‘Eu não tive escolha sobre entrar nessa seita ou não’
“Eu não tive escolha sobre entrar nessa seita ou não”, diz a cuidadora de idosos E. B., de 37 anos, que foi educada como testemunha de Jeová desde criança.
Sua mãe era da religião e E.B. cresceu acreditando nos seus ensinamentos. “Eles falam muito do Armagedom, então você cresce morrendo de medo do fim do mundo. Também fazem um terror sobre as pessoas que são de fora, que eles chamam de ‘pessoas do mundo’, dizem que aqui fora você vai ser maltratado, que tudo é horrível, que as pessoas vão se aproveitar de você”, conta.
Dentro da igreja, os líderes são chamados de “anciãos”: são homens com cargos de liderança, não necessariamente idosos. “Eles são vistos como puros, respeitáveis, nunca que você vai imaginar que eles vão abusar de uma criança”, diz E.B.
Foi por isso que a mãe da menina confiou quando um ancião de uma das congregações de Testemunhas de Jeová de São José do Rio Preto pediu para levá-la para a sede da entidade na cidade, conta. Ela tinha 12 anos e iria ser questionada sobre a fé, como parte da preparação para seu batismo. As perguntas normalmente são feitas com várias crianças ao mesmo tempo.
“Eu achei que quando a gente fosse chegar lá no salão ia ter mais gente, mas estava só eu e ele. Ele me levou sozinha para uma sala e trancou a porta”, diz.
“Ele começou a falar do meu corpo, falar que já fazia tempo que ele me notava, que ele percebia que eu não usava sutiã. Achei muito esquisito. Ele perguntou se eu já tinha tido relações, se eu já tinha visto um pênis. E começou a falar que o dele era maior que a média, e colocou para fora, mostrou pra mim.”
“Eu era uma criança, não sabia nada dessa parte sexual. Eu fiquei muito assustada, muito envergonhada. Mas ao mesmo tempo eu achava que aquilo fazia parte… Eu não estava entendendo. Achei que ele estivesse fazendo algum teste comigo.”
O homem então se colocou atrás da menina e começou a tocar nos seus seios e se esfregar nela, diz E.B.
“Eu fiquei muito assustada, não sabia o que fazer. Disse que estava passando mal e fui para o banheiro. Fiquei um tempão lá, mas eu não tinha para onde fugir porque a porta estava trancada.”

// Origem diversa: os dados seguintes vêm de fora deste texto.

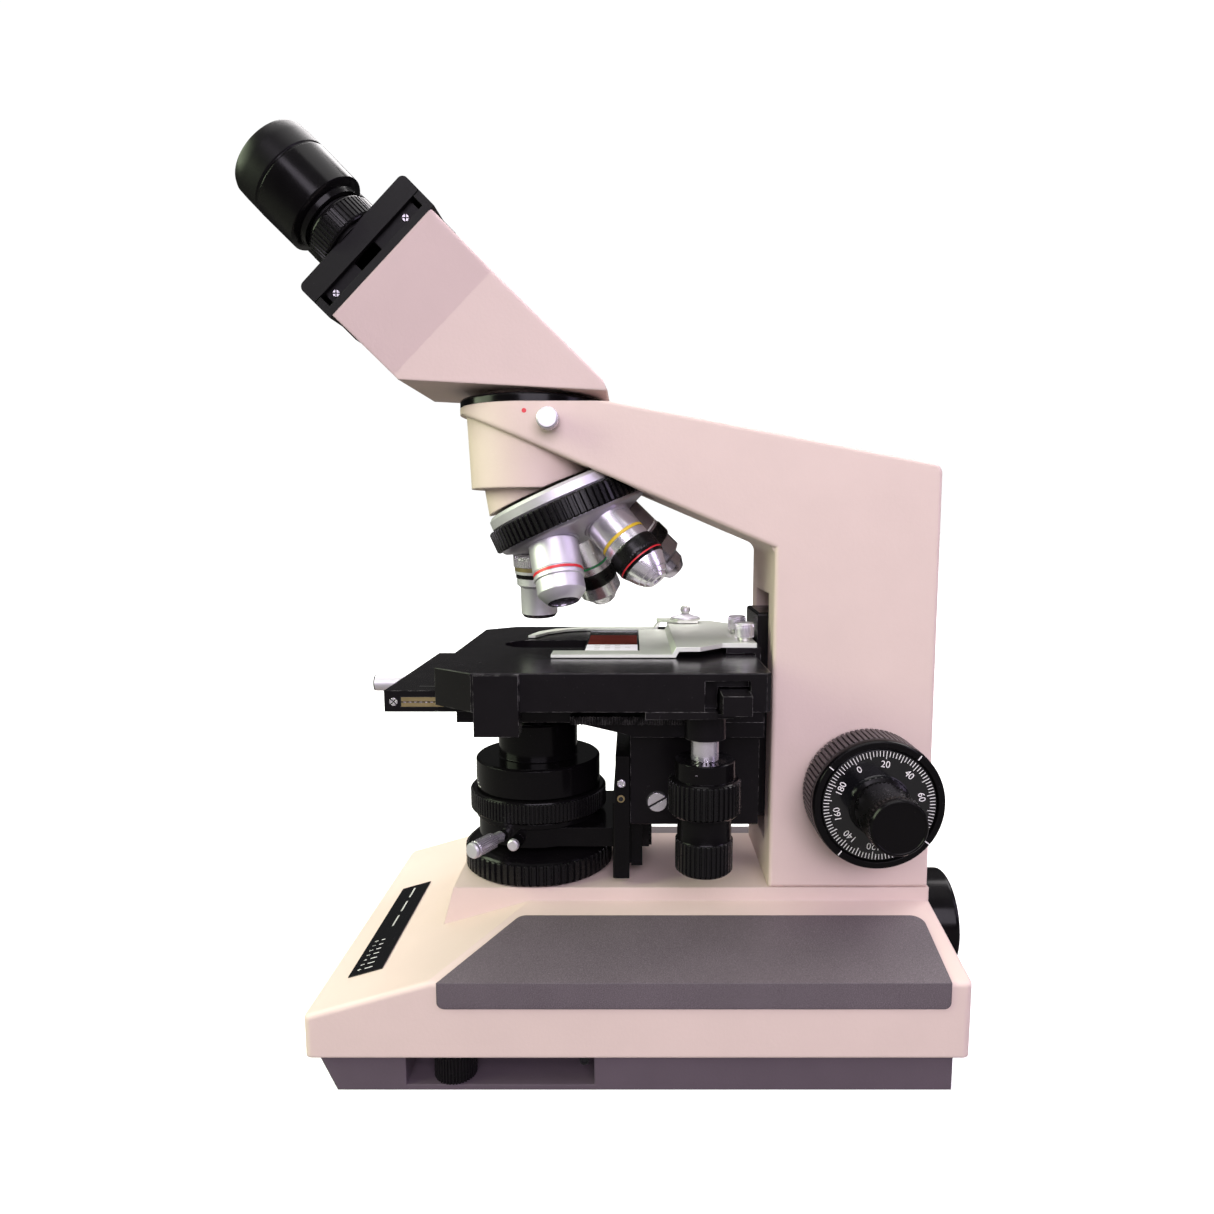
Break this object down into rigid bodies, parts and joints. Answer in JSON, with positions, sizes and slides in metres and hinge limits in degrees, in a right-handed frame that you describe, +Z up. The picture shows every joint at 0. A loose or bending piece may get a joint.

E.B. conta que depois, no caminho de volta para a casa dela, o ancião tentou convencê-la a ir para a casa dele e tentou embriagá-la. “Depois disse que eu ‘tinha obrigado’ ele a ir se aliviar no banheiro. Eu era tão inocente que nem entendi o que ele quis dizer”, relata.
Acobertamento
E.B. diz que falou sobre o episódio para a mãe, apesar do abusador dizer a ela para não falar nada para ninguém. “Ela não falou nada para mim. Para ela, o que eles falavam era como se fosse Deus falando, então ela não confrontou ele.”
Quando ouviu que o mesmo homem havia “mexido” com outra pessoa no Salão do Reino (como são chamados os locais de encontro dos religiosos), E.B. resolveu contar para outros anciãos o que tinha se passado.
“Eles ficaram bem desconcertados, mas falaram para eu deixar nas mãos de Jeová, que Jeová ia resolver esse assunto. Que era para eu orar, perdoar ele pelo que ele fez e que Deus consolasse meu coração” diz ela. “E ainda pediram para não comentar com mais ninguém porque ele tinha esposa e filha, porque isso podia virar caso de polícia e a gente evita que vire caso de polícia.”
‘Justiça paralela’
Nos documentos oficiais da Associação das Testemunhas Cristãs de Jeová, que tem sede nos EUA e tem diversas publicações e comunicados enviados para as filiais no mundo, há orientações explícitas para que anciãos resolvam quaisquer problemas entre membros internamente.
Como explicam esses documentos, pessoas acusadas de cometer crimes e irregularidades são julgadas por anciãos em uma reunião chamada ‘comissão judicativa’. Mas para que uma acusação gere uma comissão — incluindo casos de abuso sexual de crianças ou violência contra a mulher — é exigido que haja duas testemunhas. Tudo isso está detalhado no livro dos anciãos, que é acessível somente aos líderes e não é compartilhado com os outros fiéis.